§ PROBLEM REQUIREMENTS:
Among the entries that follow, tally the lines with the string "part". Give no more than the number.

+++ RECORDED INFORMATION +++

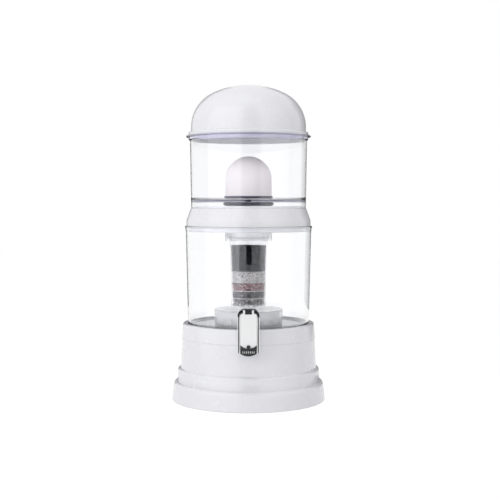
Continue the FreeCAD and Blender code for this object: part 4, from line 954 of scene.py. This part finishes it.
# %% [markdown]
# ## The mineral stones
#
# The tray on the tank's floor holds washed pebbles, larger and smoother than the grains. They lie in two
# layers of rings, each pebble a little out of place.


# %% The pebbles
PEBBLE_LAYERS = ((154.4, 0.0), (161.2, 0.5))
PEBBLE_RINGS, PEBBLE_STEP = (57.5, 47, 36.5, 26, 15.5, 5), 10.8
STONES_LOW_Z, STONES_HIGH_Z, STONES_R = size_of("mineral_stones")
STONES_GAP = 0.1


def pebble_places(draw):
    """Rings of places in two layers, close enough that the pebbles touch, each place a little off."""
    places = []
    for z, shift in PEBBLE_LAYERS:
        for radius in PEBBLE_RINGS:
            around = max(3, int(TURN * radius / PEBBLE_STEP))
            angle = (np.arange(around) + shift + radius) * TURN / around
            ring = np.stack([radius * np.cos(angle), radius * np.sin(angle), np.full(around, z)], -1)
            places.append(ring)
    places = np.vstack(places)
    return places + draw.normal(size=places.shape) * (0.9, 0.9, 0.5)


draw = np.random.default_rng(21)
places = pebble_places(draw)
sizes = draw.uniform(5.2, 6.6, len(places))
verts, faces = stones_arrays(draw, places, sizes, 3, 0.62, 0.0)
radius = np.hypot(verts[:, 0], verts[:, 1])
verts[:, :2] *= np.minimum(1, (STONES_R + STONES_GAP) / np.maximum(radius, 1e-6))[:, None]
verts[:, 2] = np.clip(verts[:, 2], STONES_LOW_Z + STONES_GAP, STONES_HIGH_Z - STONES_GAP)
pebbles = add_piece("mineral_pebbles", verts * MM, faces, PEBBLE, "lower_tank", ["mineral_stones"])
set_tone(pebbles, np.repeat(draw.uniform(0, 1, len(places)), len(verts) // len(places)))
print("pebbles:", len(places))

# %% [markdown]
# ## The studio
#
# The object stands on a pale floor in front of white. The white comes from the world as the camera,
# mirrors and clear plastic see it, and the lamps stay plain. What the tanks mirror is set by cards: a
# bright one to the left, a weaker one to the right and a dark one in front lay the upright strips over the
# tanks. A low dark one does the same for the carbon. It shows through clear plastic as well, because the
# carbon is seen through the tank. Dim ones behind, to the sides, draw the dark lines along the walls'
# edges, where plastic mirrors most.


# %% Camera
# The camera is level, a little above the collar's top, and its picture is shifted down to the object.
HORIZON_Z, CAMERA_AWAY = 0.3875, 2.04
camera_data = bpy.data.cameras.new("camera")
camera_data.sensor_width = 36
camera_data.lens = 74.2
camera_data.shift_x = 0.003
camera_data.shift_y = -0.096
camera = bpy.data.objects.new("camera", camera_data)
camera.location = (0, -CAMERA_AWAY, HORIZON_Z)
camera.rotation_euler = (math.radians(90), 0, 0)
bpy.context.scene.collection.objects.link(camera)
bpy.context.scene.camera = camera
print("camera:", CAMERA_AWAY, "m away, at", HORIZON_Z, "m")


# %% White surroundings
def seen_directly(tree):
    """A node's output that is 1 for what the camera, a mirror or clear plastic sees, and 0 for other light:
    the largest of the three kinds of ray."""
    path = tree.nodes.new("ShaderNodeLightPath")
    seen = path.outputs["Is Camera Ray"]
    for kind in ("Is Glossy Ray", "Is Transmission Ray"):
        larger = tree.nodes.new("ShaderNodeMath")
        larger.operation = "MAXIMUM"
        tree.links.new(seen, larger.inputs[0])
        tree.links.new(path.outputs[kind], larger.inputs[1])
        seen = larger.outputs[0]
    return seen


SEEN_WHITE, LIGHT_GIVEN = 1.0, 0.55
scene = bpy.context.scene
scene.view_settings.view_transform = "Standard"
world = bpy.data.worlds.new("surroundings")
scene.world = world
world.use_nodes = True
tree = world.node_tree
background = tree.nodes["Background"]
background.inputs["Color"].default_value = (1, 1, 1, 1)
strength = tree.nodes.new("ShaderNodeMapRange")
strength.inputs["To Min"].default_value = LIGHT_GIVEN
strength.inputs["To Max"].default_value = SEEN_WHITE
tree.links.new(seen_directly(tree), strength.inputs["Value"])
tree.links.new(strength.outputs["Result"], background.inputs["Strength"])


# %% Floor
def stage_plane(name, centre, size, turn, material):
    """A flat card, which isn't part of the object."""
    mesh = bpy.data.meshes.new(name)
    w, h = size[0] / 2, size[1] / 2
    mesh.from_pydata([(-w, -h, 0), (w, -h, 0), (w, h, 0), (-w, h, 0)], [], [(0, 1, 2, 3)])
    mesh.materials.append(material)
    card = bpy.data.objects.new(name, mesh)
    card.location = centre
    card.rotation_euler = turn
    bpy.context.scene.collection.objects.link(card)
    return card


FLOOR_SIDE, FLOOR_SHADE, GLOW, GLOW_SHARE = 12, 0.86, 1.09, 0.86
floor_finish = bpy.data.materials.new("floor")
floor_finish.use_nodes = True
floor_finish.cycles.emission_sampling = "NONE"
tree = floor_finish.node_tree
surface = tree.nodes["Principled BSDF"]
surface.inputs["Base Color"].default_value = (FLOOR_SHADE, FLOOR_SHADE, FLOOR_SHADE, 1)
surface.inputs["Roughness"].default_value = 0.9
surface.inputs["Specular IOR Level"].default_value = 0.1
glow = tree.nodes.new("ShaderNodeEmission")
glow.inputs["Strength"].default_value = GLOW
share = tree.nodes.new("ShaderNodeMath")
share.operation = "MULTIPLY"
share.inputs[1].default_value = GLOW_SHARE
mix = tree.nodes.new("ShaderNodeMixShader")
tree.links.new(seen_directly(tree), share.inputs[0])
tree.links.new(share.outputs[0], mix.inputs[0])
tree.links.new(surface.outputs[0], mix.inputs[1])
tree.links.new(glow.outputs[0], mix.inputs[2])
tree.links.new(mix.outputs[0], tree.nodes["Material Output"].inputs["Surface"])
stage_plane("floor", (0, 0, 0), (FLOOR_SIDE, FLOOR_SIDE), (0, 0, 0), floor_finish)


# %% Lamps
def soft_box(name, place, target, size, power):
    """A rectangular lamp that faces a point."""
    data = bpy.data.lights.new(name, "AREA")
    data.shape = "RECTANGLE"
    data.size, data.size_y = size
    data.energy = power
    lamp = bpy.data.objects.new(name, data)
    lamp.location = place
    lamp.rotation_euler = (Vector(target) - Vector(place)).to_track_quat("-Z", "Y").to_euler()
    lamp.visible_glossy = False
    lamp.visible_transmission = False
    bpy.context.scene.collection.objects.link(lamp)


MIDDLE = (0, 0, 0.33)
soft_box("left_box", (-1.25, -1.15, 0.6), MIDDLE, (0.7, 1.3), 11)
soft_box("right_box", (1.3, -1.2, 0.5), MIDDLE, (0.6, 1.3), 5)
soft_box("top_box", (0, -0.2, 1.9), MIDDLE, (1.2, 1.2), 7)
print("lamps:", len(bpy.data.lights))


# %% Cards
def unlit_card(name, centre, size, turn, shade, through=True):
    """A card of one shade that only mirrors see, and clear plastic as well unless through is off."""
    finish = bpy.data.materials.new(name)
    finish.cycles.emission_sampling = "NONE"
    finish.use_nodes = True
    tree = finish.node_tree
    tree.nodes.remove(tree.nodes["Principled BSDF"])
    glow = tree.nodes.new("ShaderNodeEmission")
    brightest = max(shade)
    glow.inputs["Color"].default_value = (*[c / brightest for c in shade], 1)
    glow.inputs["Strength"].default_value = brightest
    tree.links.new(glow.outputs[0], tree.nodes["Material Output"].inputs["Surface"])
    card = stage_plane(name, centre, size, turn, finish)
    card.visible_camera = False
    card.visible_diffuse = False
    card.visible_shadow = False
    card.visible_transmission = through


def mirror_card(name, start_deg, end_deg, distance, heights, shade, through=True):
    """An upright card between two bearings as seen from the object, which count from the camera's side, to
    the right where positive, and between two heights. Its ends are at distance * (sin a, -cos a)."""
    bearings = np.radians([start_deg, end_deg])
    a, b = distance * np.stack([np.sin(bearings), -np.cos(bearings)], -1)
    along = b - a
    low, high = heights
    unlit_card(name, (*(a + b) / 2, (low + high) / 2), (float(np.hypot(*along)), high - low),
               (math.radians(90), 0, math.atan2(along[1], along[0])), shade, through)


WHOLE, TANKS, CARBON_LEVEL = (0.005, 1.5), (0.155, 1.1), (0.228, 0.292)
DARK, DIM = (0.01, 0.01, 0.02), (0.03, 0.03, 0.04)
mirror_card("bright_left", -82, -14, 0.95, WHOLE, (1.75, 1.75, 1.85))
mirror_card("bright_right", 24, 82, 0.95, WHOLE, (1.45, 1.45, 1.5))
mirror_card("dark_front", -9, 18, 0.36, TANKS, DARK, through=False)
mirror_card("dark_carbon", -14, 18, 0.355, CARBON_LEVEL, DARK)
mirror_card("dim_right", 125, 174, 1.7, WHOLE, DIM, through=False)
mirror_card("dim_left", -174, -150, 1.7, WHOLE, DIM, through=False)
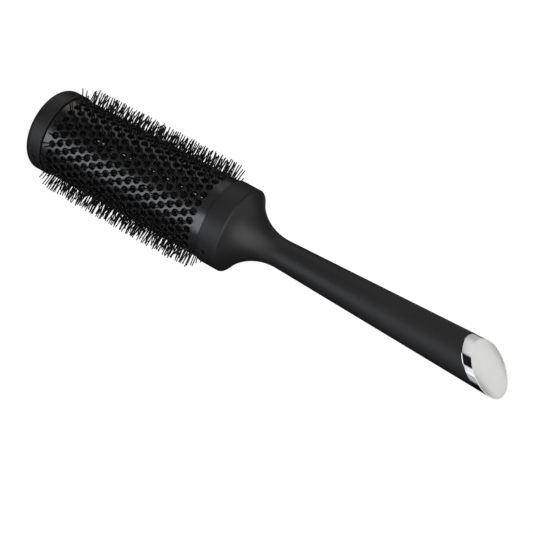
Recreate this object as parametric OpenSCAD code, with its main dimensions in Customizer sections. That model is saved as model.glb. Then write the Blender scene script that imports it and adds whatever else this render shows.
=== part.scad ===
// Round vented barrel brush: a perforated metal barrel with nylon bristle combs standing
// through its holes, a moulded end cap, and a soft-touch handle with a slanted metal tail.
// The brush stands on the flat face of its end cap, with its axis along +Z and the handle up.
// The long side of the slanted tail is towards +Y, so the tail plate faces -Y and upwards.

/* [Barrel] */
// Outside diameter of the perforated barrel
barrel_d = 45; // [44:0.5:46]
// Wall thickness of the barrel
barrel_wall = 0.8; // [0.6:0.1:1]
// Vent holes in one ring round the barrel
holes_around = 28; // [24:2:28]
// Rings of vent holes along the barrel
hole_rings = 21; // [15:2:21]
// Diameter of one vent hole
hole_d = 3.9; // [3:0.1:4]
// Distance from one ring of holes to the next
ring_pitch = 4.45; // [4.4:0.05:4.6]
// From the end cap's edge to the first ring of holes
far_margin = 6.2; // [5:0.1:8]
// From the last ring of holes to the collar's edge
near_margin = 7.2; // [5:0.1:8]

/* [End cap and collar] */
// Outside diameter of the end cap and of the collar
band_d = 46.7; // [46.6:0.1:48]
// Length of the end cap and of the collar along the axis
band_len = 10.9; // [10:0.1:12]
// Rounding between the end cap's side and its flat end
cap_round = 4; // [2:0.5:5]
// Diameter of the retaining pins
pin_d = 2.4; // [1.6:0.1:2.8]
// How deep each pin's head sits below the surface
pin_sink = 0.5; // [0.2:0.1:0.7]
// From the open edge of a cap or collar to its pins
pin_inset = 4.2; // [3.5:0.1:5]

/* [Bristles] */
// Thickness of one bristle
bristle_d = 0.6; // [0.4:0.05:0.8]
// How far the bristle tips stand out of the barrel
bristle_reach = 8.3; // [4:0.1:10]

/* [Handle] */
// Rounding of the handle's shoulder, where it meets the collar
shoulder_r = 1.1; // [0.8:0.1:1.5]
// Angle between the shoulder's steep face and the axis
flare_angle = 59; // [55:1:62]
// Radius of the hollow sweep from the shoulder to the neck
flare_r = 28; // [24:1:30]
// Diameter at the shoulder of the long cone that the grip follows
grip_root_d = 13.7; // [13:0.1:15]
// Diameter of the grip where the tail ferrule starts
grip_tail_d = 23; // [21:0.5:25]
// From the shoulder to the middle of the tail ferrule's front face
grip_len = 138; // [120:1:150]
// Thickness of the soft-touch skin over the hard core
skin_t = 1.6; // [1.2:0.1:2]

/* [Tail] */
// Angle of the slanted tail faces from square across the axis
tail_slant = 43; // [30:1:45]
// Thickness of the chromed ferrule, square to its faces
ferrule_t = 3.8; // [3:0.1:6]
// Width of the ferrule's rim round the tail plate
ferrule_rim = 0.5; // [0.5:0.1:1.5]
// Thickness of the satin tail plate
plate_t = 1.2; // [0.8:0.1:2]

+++

§ SOLUTION TO THE PROBLEM:
3